Based on controversial judicial interpretations of the First Amendment, a growing number of schools and other public places have been forced to provide a forum for the Satanic Temple in recent years.
One of the most recent examples involves Iowa’s state Capitol building, which unveiled a massive monument to Satan recently to widespread criticism. While the move sparked a host of disapproving remarks on social media, one critic reportedly took matters into his own hands.
Michael Cassidy, a U.S. Navy veteran and one-time congressional candidate in Mississippi, allegedly entered the building on Thursday and destroyed the statue. Reports indicate he surrendered to police and admitted his role in the incident. In addition to criminal mischief charges, he is expected to face a lawsuit from the Satanic Temple.
Despite allegations that he technically broke the law, many Americans nationwide saw Cassidy’s act as morally just and an online fundraiser for his mounting legal fees began accumulating cash almost immediately.
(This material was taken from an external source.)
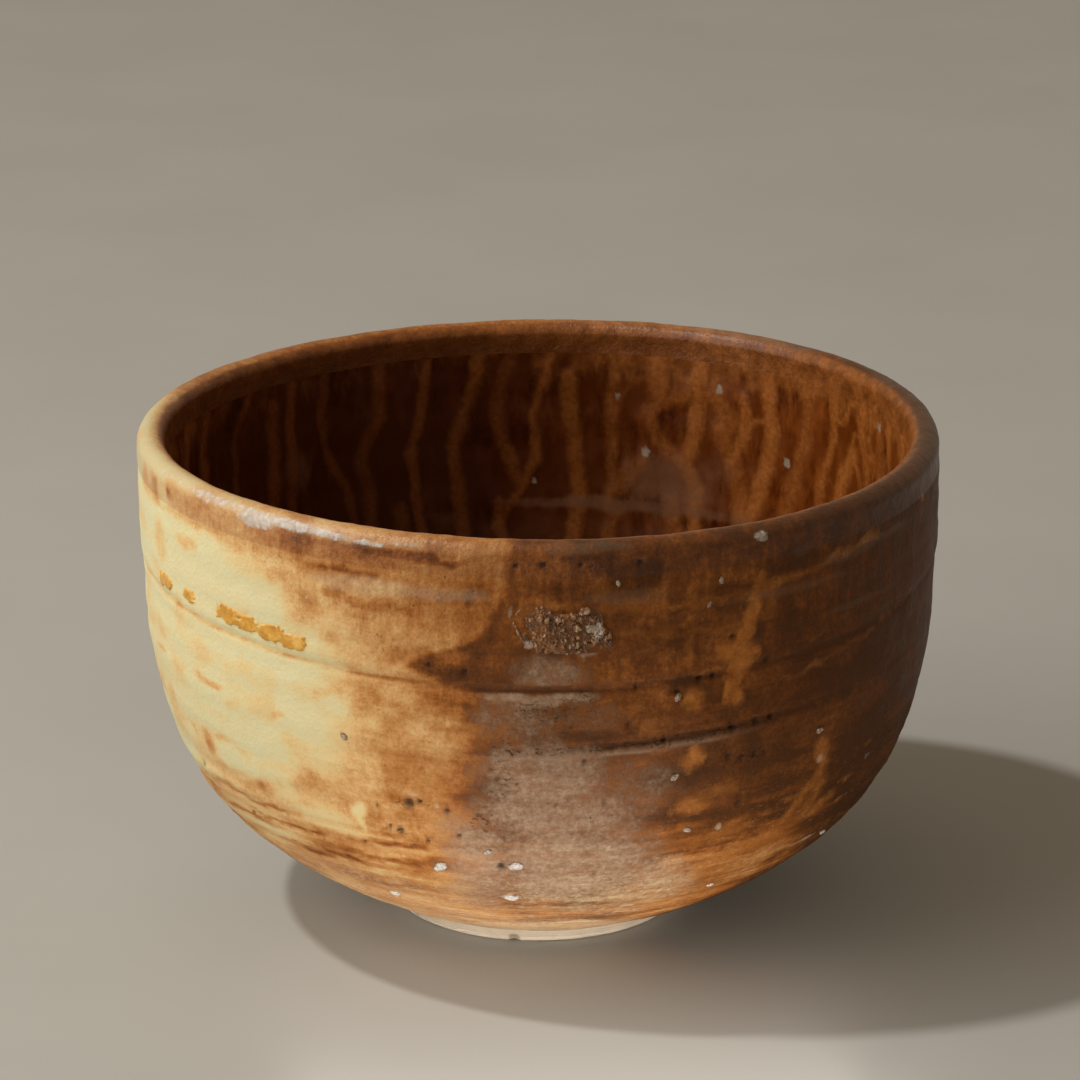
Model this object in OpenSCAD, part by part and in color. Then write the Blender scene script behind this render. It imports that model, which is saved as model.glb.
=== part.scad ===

The fundraiser reached its $20,000 goal in less than three hours, bolstered by a $10,000 contribution by conservative advocacy group Turning Point USA.
I’ve been notified of more potential legal charges unfortunately, so I’ve opened the legal fund donation back up.
All donations in excess of what is directly related to my defense shall be donated to a Christian legal fund.
Thank you again.
— Michael Cassidy ✝️ 🇺🇸 (@Mike_Cassidy_MS) December 15, 2023
Meanwhile, Republican Iowa Gov. Kim Reynolds has been inundated with calls to remove the Satanic monument from the public space entirely.
Citing the reference to “One Supreme God” in Iowa’s Constitution, GOP state Rep. Brad Sherman, who is also a Christian pastor, published a clear denunciation of the Satanic Temple’s scheme.
“It is a tortured and twisted interpretation of law that affords Satan, who is universally understood to be the enemy of God, religious expression equal to God in an institution of government that depends upon God for continued blessings,” he wrote.
State Rep. Jon Dunwell, also a Republican and pastor, offered a more nuanced response, noting that the Satanic monument “glorifies the evil influence we oppose” but acknowledged that “access for displays at the Capitol are open to anyone through an application process” — including the Satanic Temple.
While begrudgingly defending the statue strictly on legal grounds, he added that the “primary response required is prayer,” which echoes Reynolds’ reaction to the controversy.
“Like many Iowans, I find the Satanic Temple’s display in the Capitol absolutely objectionable,” the governor wrote. “In a free society, the best response to objectionable speech is more speech, and I encourage all those of faith to join me today in praying over the Capitol and recognizing the nativity scene that will be on display — the true reason for the season.”